Castle Creek hydroplant

Carlson said the city of Aspen erred in going over budget on the proposed hydro-power project, which failed in a nonbinding referendum last November. He said he would support restarting the project if it can be proven to save taxpayer money in the long run, provided that it is favored by a community majority.

Daily said he would support an initiative to revive the project but that further analysis of the impacts are necessary. Mullins said she would support another council and community discussion of the project, adding that she believes a compromise between pro- and anti-hydro forces is achievable.

Romero said he would oppose a push to restart the project over the next two years. He said there are other ways for the city to reach its goal of a 100 percent renewable-energy portfolio for its electricity utility.

General thoughts

In closing statements at the luncheon, Carlson, who got into the race partly to draw attention to Aspen’s high suicide rate, described himself as “a workingman’s politician” who is no threat of becoming “a career politician.” If elected, he will rely on his common sense and street sense, he said.

Daily talked about the need for more kindness in the community: “We are linked to one another by invisible threats, in deep and primitive ways, that we really don’t understand very well,” he said. “At the heart of things, it’s the kindness of others that nurtures us the most, particularly when the going gets hard. Kindness is one of those rare things in life that makes perfect sense. … Kindness will make our town function even better than it has.”

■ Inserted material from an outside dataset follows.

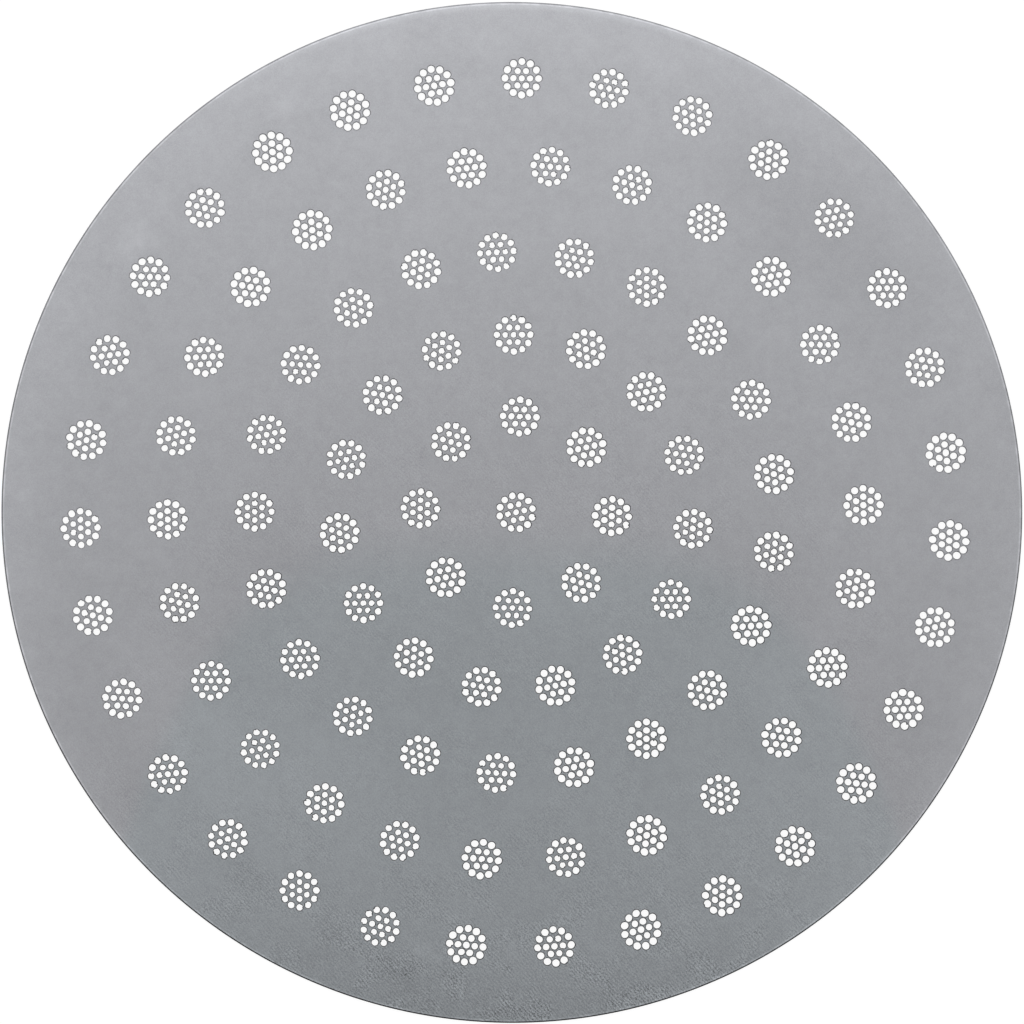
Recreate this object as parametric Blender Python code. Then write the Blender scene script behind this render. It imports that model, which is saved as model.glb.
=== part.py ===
"""An espresso puck screen: one thin round sheet of stainless steel, etched right through with clusters of
fine holes that stand on five rings round one cluster at the centre. Metres, +Z up. The underside lies at
z = 0 with its centre on the z axis, and the line that every ring of clusters starts from runs along +X."""

import math

import bmesh
import bpy
from mathutils import Matrix, Vector

# The blank. Its rim is etched from both faces, which leaves a low ridge halfway up.
DISC_DIAMETER = 0.0585
SHEET_THICKNESS = 0.0002
RIM_RIDGE = 0.000025
FLAT_RADIUS = DISC_DIAMETER / 2 - RIM_RIDGE
RIM_SIDES = 92

# The hole pattern, laid down a little off the blank's centre. Each gap is from one ring's radius to the next.
PATTERN_OFFSET_X = 0.00009
PATTERN_OFFSET_Y = -0.00016
CENTRE_TO_FIRST_RING = 0.00549
FIRST_TO_SECOND_RING = 0.00469
SECOND_TO_THIRD_RING = 0.00478
THIRD_TO_FOURTH_RING = 0.00498
FOURTH_TO_FIFTH_RING = 0.00498
RINGS_OF_CLUSTERS = (
    (8, CENTRE_TO_FIRST_RING),
    (15, FIRST_TO_SECOND_RING),
    (21, SECOND_TO_THIRD_RING),
    (26, THIRD_TO_FOURTH_RING),
    (31, FOURTH_TO_FIFTH_RING),
)

# One cluster: a hole in the middle, six holes one pitch out from it and twelve wider ones two pitches out.
HOLE_PITCH = 0.00048
INNER_HOLE_DIAMETER = 0.000335
OUTER_HOLE_DIAMETER = 0.00037
CLUSTER_REACH = 2 * HOLE_PITCH + OUTER_HOLE_DIAMETER / 2

# So many holes are cut here with few faces. The middle one is a triangle of its own area. Each of the six
# shares a wedge with two of the twelve, and this much metal between the wedges keeps the real open area.
WEDGES = 6
WEDGE_WEB = 0.00038


def polar(radius, angle):
    return Vector((radius * math.cos(angle), radius * math.sin(angle), 0))


def middle_opening():
    """An equilateral triangle with the area of the round middle hole."""
    corner_radius = INNER_HOLE_DIAMETER / 2 * math.sqrt(math.tau / (3 * math.sin(math.tau / 3)))
    return [polar(corner_radius, math.tau * corner / 3) for corner in range(3)]


def wedge_opening(number):
    """A triangle from the inner edge of the six holes, where its tip is, to the outer edge of the twelve."""
    middle_line = math.tau * (number + 0.5) / WEDGES
    half_angle = math.pi / WEDGES - math.asin(WEDGE_WEB / 2 / CLUSTER_REACH)
    return [
        polar(HOLE_PITCH - INNER_HOLE_DIAMETER / 2, middle_line),
        polar(CLUSTER_REACH, middle_line - half_angle),
        polar(CLUSTER_REACH, middle_line + half_angle),
    ]


def cluster_places():
    """Each cluster's turn about the pattern's centre and its distance from it. Rings go on while the disc has
    room, with at least one hole pitch of plain metal between their clusters and the rim."""
    yield 0.0, 0.0
    room = FLAT_RADIUS - HOLE_PITCH - CLUSTER_REACH
    ring_radius = 0.0
    for count, gap in RINGS_OF_CLUSTERS:
        ring_radius += gap
        if ring_radius > room:
            return
        for number in range(count):
            yield math.tau * number / count, ring_radius


def add_loop(sheet, corners):
    """A closed outline of edges through these points."""
    points = [sheet.verts.new(corner) for corner in corners]
    for start, end in zip(points, points[1:] + points[:1]):
        sheet.edges.new((start, end))


def draw_plan(sheet):
    """The underside's outlines: the rim, and each cluster's openings, turned to face the pattern's centre."""
    add_loop(sheet, [polar(FLAT_RADIUS, math.tau * side / RIM_SIDES) for side in range(RIM_SIDES)])
    openings = [middle_opening()] + [wedge_opening(number) for number in range(WEDGES)]
    pattern = Matrix.Translation((PATTERN_OFFSET_X, PATTERN_OFFSET_Y, 0))
    for turn, distance in cluster_places():
        place = pattern @ Matrix.Rotation(turn, 4, "Z") @ Matrix.Translation((distance, 0, 0))
        for opening in openings:
            add_loop(sheet, [place @ corner for corner in opening])


def raise_sheet(sheet):
    """Fills the plan between its outlines and draws it up to the sheet's thickness."""
    underside = bmesh.ops.triangle_fill(sheet, edges=sheet.edges[:], use_beauty=True)["geom"]
    raised = bmesh.ops.extrude_face_region(sheet, geom=underside, use_keep_orig=True)["geom"]
    top = [item for item in raised if isinstance(item, bmesh.types.BMVert)]
    bmesh.ops.translate(sheet, verts=top, vec=(0, 0, SHEET_THICKNESS))
    bmesh.ops.recalc_face_normals(sheet, faces=sheet.faces)


def on_the_rim(edge):
    return edge.verts[0].co.xy.length > FLAT_RADIUS - HOLE_PITCH


def push_out_rim_ridge(sheet):
    """Cuts the rim's upright edges halfway up and moves the cuts out to the disc's full diameter."""
    upright = [edge for edge in sheet.edges if edge.verts[0].co.xy == edge.verts[1].co.xy]
    rim = [edge for edge in upright if on_the_rim(edge)]
    cuts = bmesh.ops.subdivide_edges(sheet, edges=rim, cuts=1)["geom_inner"]
    ridge = [item for item in cuts if isinstance(item, bmesh.types.BMVert)]
    outward = DISC_DIAMETER / 2 / FLAT_RADIUS
    bmesh.ops.scale(sheet, verts=ridge, vec=(outward, outward, 1))


def etched_steel():
    material = bpy.data.materials.new("etched_steel")
    material.use_nodes = True
    shader = material.node_tree.nodes["Principled BSDF"]
    shader.inputs["Base Color"].default_value = (0.36, 0.37, 0.39, 1.0)
    shader.inputs["Metallic"].default_value = 1.0
    shader.inputs["Roughness"].default_value = 0.42
    return material


for old in list(bpy.data.objects):
    bpy.data.objects.remove(old, do_unlink=True)

sheet = bmesh.new()
draw_plan(sheet)
raise_sheet(sheet)
push_out_rim_ridge(sheet)

mesh = bpy.data.meshes.new("puck_screen")
sheet.to_mesh(mesh)
sheet.free()
mesh.materials.append(etched_steel())
bpy.context.scene.collection.objects.link(bpy.data.objects.new("puck_screen", mesh))
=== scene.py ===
"""An espresso puck screen of thin stainless sheet, etched right through with clusters of fine holes. It
lies on a white table under soft light. Metres, +Z up; the CAD model gives the sheet's size and place."""

import math
import random

import bpy
from mathutils import Matrix, Vector
from mathutils.geometry import delaunay_2d_cdt


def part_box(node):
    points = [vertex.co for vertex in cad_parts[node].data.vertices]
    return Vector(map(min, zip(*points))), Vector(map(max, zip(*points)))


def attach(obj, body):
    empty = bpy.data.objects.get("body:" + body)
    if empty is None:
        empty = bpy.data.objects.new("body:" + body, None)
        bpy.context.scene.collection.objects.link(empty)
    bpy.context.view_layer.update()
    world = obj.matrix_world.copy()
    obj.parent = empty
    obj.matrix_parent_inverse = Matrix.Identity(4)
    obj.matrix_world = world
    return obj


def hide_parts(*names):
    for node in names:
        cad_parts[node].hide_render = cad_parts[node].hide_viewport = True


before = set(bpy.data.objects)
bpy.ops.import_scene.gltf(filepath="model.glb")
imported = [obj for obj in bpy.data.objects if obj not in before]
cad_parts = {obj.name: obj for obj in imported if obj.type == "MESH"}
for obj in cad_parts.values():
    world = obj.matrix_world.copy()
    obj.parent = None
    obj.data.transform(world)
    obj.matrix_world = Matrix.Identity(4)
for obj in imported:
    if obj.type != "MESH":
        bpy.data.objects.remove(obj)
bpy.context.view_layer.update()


# The view. The camera looks down on the disc from half a metre away through a long lens. It leans a little
# from upright, and it is turned so that the pattern's start line points to the upper right.
MM = 0.001
lowest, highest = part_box("puck_screen")
DISC_RADIUS = (highest.x - lowest.x) / 2
THICKNESS = highest.z - lowest.z

LENS_MM = 300
CAMERA_DISTANCE = 488.55 * MM
CAMERA_LEAN = math.radians(3.04)
CAMERA_LEANS_TOWARDS = math.radians(180.48)
CAMERA_TURN = math.radians(-42.80)
AIM = Vector((-0.076 * MM, 0.011 * MM, THICKNESS))


def direction(lean, towards):
    """A unit vector that leans away from straight up by one angle, towards the other, measured from +X."""
    return Vector((math.sin(lean) * math.cos(towards), math.sin(lean) * math.sin(towards), math.cos(lean)))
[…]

Mullins said that she has learned that the council and the mayor need to have better relations with the city’s residents. She pointed out that in her career as a landscape architect and as a member of the Aspen Historic Preservation Commission, she is used to taking in a wide variety of viewpoints and applying them toward decisions: “I really love this city, and I think I know what this city is about,” she said. “What I’d like to do is keep Aspen an exceptional city for its residents and its visitors.”

Romero said the individuals representing the four-person field for council and six-person field for mayor suggest a “turning of the guard” for Aspen, “and there’s more collaboration, I sense, and more consensus-building, that exists across the team.” He said that whomever the voters select, “I think it’s going to be great and we’re going to pull together and continue to work on our problems to make this town even better.”